First of all, I gather from daily newspaper reading that de Gaulle wants to weld France and Germany into an economic block around which Italy, the Benelux countries, and perhaps others would revolve. Representing a population equal to that of the United States, this block is intellectually the most fertile region on the globe, and industrially close to the American potential.

Within this entity, the leadership--economic and, in time, political--can fall only to France or Germany. Here enters the German problem for France. The French can manage Western Germany, for the common fear of Germany would cast the smaller powers on France's side in a contest for primacy. And, through a European block, Germany would have a large market for her goods and the ability to make her weight felt in the world. Thus, a marriage de convenance could be effected between Paris and Bonn.

The economic and political configurations this would create have not, I would guess, gone unnoticed in Washington, London or Moscow. Neither London nor Moscow wants to see such a force arise. Now begins the game.

If we assume the feasibility of this new Continental power--with Paris as its capital and with half of Africa under its sway--both London and Moscow will try to prevent its emergence. The decisive stroke to that end would be to separate Germany from France, and this goal can be achieved through a summit meeting.

If Germany is reunited, each side will insist on neutrality and nonalignment with any block, including a new Western block under the French. Further, a reunited Germany would be too strong for France, who, along with other nations, would not accept German domination.

Without publicly admitting his plan, de Gaulle is thus led to oppose reunification of Germany--a stand unpopular with German public opinion, but necessary to his design. At present, time is working for the French. Their industry is expanding rapidly; their birth rate is the highest in Europe; and the end of the Algerian war will strengthen their power on the Continent.

De Gaulle can outmaneuver London and Moscow by putting off the summit meeting as long as possible and, when obliged to attend, by insisting on bargaining terms impossible for the Russians to accept.
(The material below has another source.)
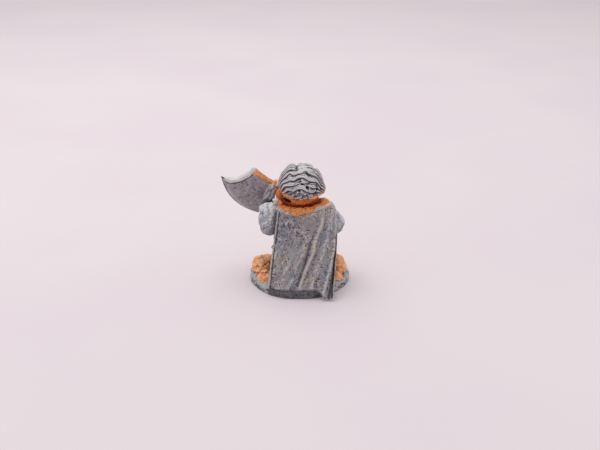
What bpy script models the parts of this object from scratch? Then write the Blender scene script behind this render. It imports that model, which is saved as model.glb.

In other words, by preventing any change in the status quo....

The French insistence on the atom bomb is, of course, based partly on considerations of prestige and of grandeur, but perhaps we can discern more mundane military reasoning involved. Once the French have put their name on the label, I surmise that de Gaulle will quietly "Europeanize" the bomb project, and bring in German technicians. The object of these efforts would be to increase the Continent's nuclear power to the point where it could annihilate the U.S.S.R. Then the block would have won its freedom both from fear of Russia, and from dependence on the United States for protection. In a race of intelligence, the Continent, though a late-comer, can compete with no misgivings.

What I have proposed is, I recognize, a hypothesis, but I advance it as a more plausible explanation of French actions than the moral shortcomings Mr. Rothenberg denounces. Lino Zambrana,   Teaching Felow In Social Relations.